In product management, decision-making is a critical skill that influences the success of a product and the morale of the team. While product managers often work in high-pressure environments with tight deadlines and competing priorities, fostering transparency and trust in decision-making ensures alignment, reduces friction, and builds a collaborative culture.
Here’s a guide to making product decisions that prioritize transparency and cultivate trust within your organization.
1. Establish Clear Decision-Making Frameworks
A structured approach to decision-making provides clarity and ensures all stakeholders understand how decisions are made. Frameworks like RICE (Reach, Impact, Confidence, Effort) or DACI (Driver, Approver, Contributor, Informed) can simplify the process.
- Why it Builds Trust: Frameworks create a shared language for decision-making, minimizing subjectivity.
- Pro Tip: Use tools like Miro or Jira to visually represent decision frameworks, making it accessible to all team members.
2. Involve the Right Stakeholders
Decisions should not be made in isolation. Identify and involve relevant stakeholders early, including design, engineering, marketing, and sales teams, to gather diverse perspectives.
- Why it Builds Trust: Inclusive processes ensure everyone feels heard, even if the final decision doesn’t align with all opinions.
- Case Study: At Slack, product managers frequently conduct user research sessions where cross-functional teams are invited to observe, fostering shared ownership of product insights.
3. Document and Communicate Decisions
Documenting decisions ensures transparency and creates a reference point for future discussions. Use tools like Confluence, Notion, or Google Docs to maintain a central repository of product decisions.
- Why it Builds Trust: Open access to decision documents demonstrates accountability and reduces misunderstandings.
- Best Practice: Include the “why” behind decisions, highlighting trade-offs and considerations to provide context.

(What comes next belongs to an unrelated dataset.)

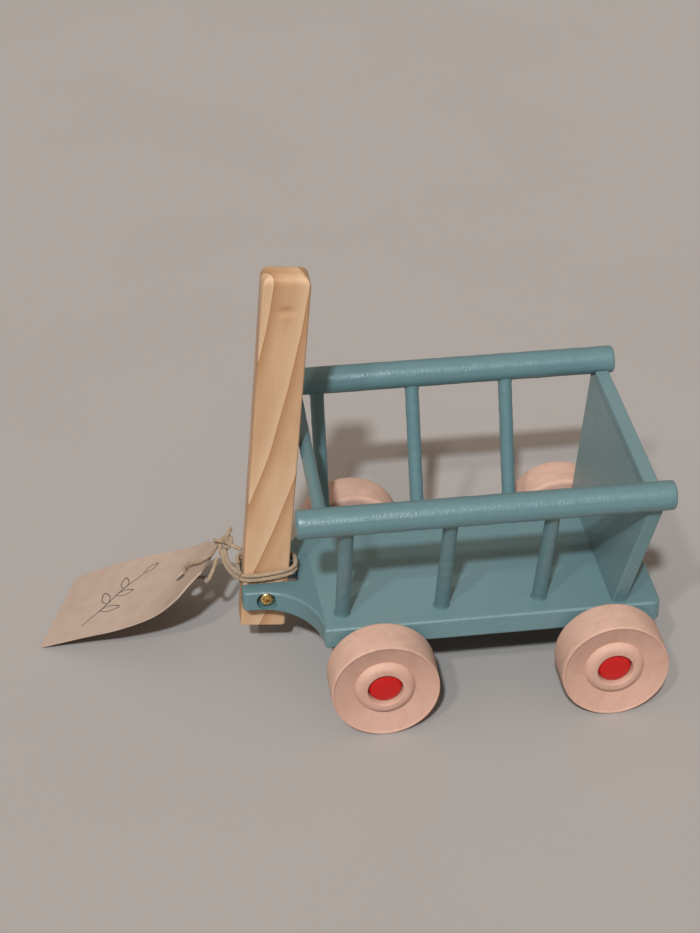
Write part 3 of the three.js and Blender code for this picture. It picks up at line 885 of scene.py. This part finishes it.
FOOT_FILLET = 0.4
HEAD_FILLET = 0.2
SPINDLE_SUNK = 2  # into the deck, and short of the rail's middle
ROD_SIDES = 28


def flare(bm, axis_start, axis_end, gap_of, amount, width):
    """Swells a rod where gap_of(point), its distance to a neighbour, is small, as paint gathers there."""
    direction = (axis_end - axis_start).normalized()
    for vert in bm.verts:
        away = vert.co - axis_start
        away -= direction * away.dot(direction)
        if away.length < 1e-6:
            continue
        gap = max(gap_of(vert.co), 0.0)
        vert.co += away.normalized() * amount * math.exp(-gap / width)


def rail_gap(sign):
    return lambda point: math.hypot(point.y - sign * RAIL_Y, point.z - RAIL_Z) - RAIL_RADIUS


for side, sign in SIDES.items():
    for number, x in enumerate(SPINDLE_XS, 1):
        foot = Vector((x, sign * SPINDLE_FOOT_Y, DECK_TOP))
        head = Vector((x, sign * RAIL_Y, RAIL_Z))
        up = (head - foot).normalized()
        start, end = foot - up * SPINDLE_SUNK, head - up * SPINDLE_SUNK
        bm = bmesh.new()
        profile = rod_profile((end - start).length, SPINDLE_RADIUS, step=0.32)
        lathe(bm, profile, ROD_SIDES, along(start, up))
        flare(bm, start, end, lambda point: point.z - DECK_TOP, FOOT_FILLET, width=0.5)
        flare(bm, start, end, rail_gap(sign), HEAD_FILLET, width=0.4)
        roughen(bm, amount=0.1, size=3, seed=11 * number + sign)
        spindle = finish_mesh(f"spindle_rod_{side}_{number}", bm, paint_upright)
        dress(spindle, "wagon", "blue_paint", f"spindle_{side}_{number}")

bm = bmesh.new()
bar_start = Vector((BAR_X, -RAIL_Y + 1, RAIL_Z))
bar_end = Vector((BAR_X, RAIL_Y - 1, RAIL_Z))
bar_profile = rod_profile((bar_end - bar_start).length, BAR_RADIUS)
lathe(bm, bar_profile, ROD_SIDES, along(bar_start, TO_RIGHT))
for sign in SIDES.values():
    flare(bm, bar_start, bar_end, rail_gap(sign), HEAD_FILLET, width=0.4)
roughen(bm, amount=0.08, size=3, seed=3)
paint_across = paint_material("teal_paint_across", (1, 24, 1))
dress(finish_mesh("cross_bar_rod", bm, paint_across), "wagon", "blue_paint", "front_cross_bar")

# ---------- Tailboard ----------

BOARD_SLOPE = (BOARD_TOP_X - BOARD_FOOT_X) / (BOARD_TOP - DECK_TOP)
BOARD_RUN = BOARD_THICKNESS * math.hypot(1, BOARD_SLOPE)


def board_outline():
    """The tailboard seen from behind, its top corners hollowed to take the rails."""
    hollow = RAIL_RADIUS + 0.3
    bottom = DECK_TOP - 1.4
    width_per_height = (BOARD_TOP_HALF_WIDTH - BOARD_FOOT_HALF_WIDTH) / (BOARD_TOP - DECK_TOP)
    top_angle = math.degrees(math.asin((BOARD_TOP - RAIL_Z) / hollow))
    half = [(BOARD_FOOT_HALF_WIDTH, bottom), (BOARD_FOOT_HALF_WIDTH, DECK_TOP)]
    hollow_foot = RAIL_Z - hollow
    side_there = BOARD_FOOT_HALF_WIDTH + (hollow_foot - DECK_TOP) * width_per_height
    half += [(side_there - 0.25, hollow_foot - 0.05)]
    half += arc((RAIL_Y, RAIL_Z), (hollow, hollow), 268, 180 - top_angle, 12)
    return half + [(-y, z) for y, z in reversed(half)]


bm = bmesh.new()
prism(bm, board_outline(), 0, BOARD_RUN, ease=0.55, segments=3)
# The outline's x becomes Y and its y becomes Z, and the board then leans back.
bm.transform(Matrix(((0, 0, 1, BOARD_FOOT_X), (1, 0, 0, 0), (0, 1, 0, 0), (0, 0, 0, 1))))
for vert in bm.verts:
    vert.co.x += (vert.co.z - DECK_TOP) * BOARD_SLOPE
board = finish_mesh("tailboard_panel", bm, paint_across, weighted=True)
dress(board, "wagon", "blue_paint", "tailboard")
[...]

4. Embrace Data-Driven Decisions
Leverage user research, analytics, and feedback to inform decisions. While intuition and experience are important, data adds objectivity and builds confidence in the rationale.
- Why it Builds Trust: Data-backed decisions are harder to contest, fostering a sense of fairness.
- Example: Spotify uses A/B testing to validate feature ideas, ensuring decisions are informed by user behavior rather than assumptions.
5. Be Transparent About Constraints
Every product decision has constraints, whether related to resources, timelines, or strategic goals. Being upfront about these limitations helps manage expectations.
- Why it Builds Trust: Acknowledging constraints shows that decisions are pragmatic and aligned with broader business realities.
- Real-World Tip: Share these constraints during roadmap discussions to prevent misalignment down the line.
6. Facilitate Open Discussions
Encourage healthy debate and feedback during decision-making processes. Create a culture where team members feel safe challenging assumptions and offering alternative perspectives.
- Why it Builds Trust: Open dialogue fosters mutual respect and ensures diverse viewpoints are considered.
- Actionable Tip: Use retrospectives after major product launches to discuss what went well and where decision-making processes could improve.
7. Commit to Decisions and Follow Through
Once a decision is made, communicate it clearly and stick to it unless new information warrants a change. Wavering or frequent reversals can erode trust and create confusion.
- Why it Builds Trust: Consistency in execution reinforces the credibility of the decision-making process.
- Leadership Insight: Companies like Amazon use the “Disagree and Commit” approach to ensure alignment even when consensus isn’t fully achieved.
8. Measure and Share Outcomes
After implementing a decision, evaluate its impact against predefined metrics. Share results openly with the team, celebrating successes and learning from failures.
- Why it Builds Trust: Transparency in outcomes shows that decisions are data-informed and iterative rather than final and unchangeable.
- Example: Airbnb regularly shares key learnings from product experiments across the organization, promoting a culture of shared learning.
9. Be Willing to Admit Mistakes
Not every decision will be perfect. When a decision doesn’t work as expected, acknowledge it and pivot quickly. Demonstrating humility builds credibility.
- Why it Builds Trust: Owning mistakes shows accountability and a willingness to prioritize the product’s success over ego.
- Cultural Insight: Pixar famously embraces post-mortems after each film, analyzing failures to improve future processes.
10. Continuously Improve Decision-Making
Treat decision-making as an evolving skill. Gather feedback from stakeholders on the decision-making process itself and iterate on it regularly.
- Why it Builds Trust: Iteration demonstrates a commitment to transparency and inclusion, reinforcing trust over time.
- Practical Step: Conduct quarterly reviews of key decisions with stakeholders to evaluate the process and outcomes.
Conclusion
Building transparency and trust in product decision-making isn’t just about the decisions themselves but the processes and culture that surround them. When teams feel included, informed, and respected, they’re more likely to support decisions wholeheartedly, even when challenges arise.
By implementing structured frameworks, fostering open communication, and embracing accountability, product managers can not only make better decisions but also cultivate an environment of trust that drives long-term success.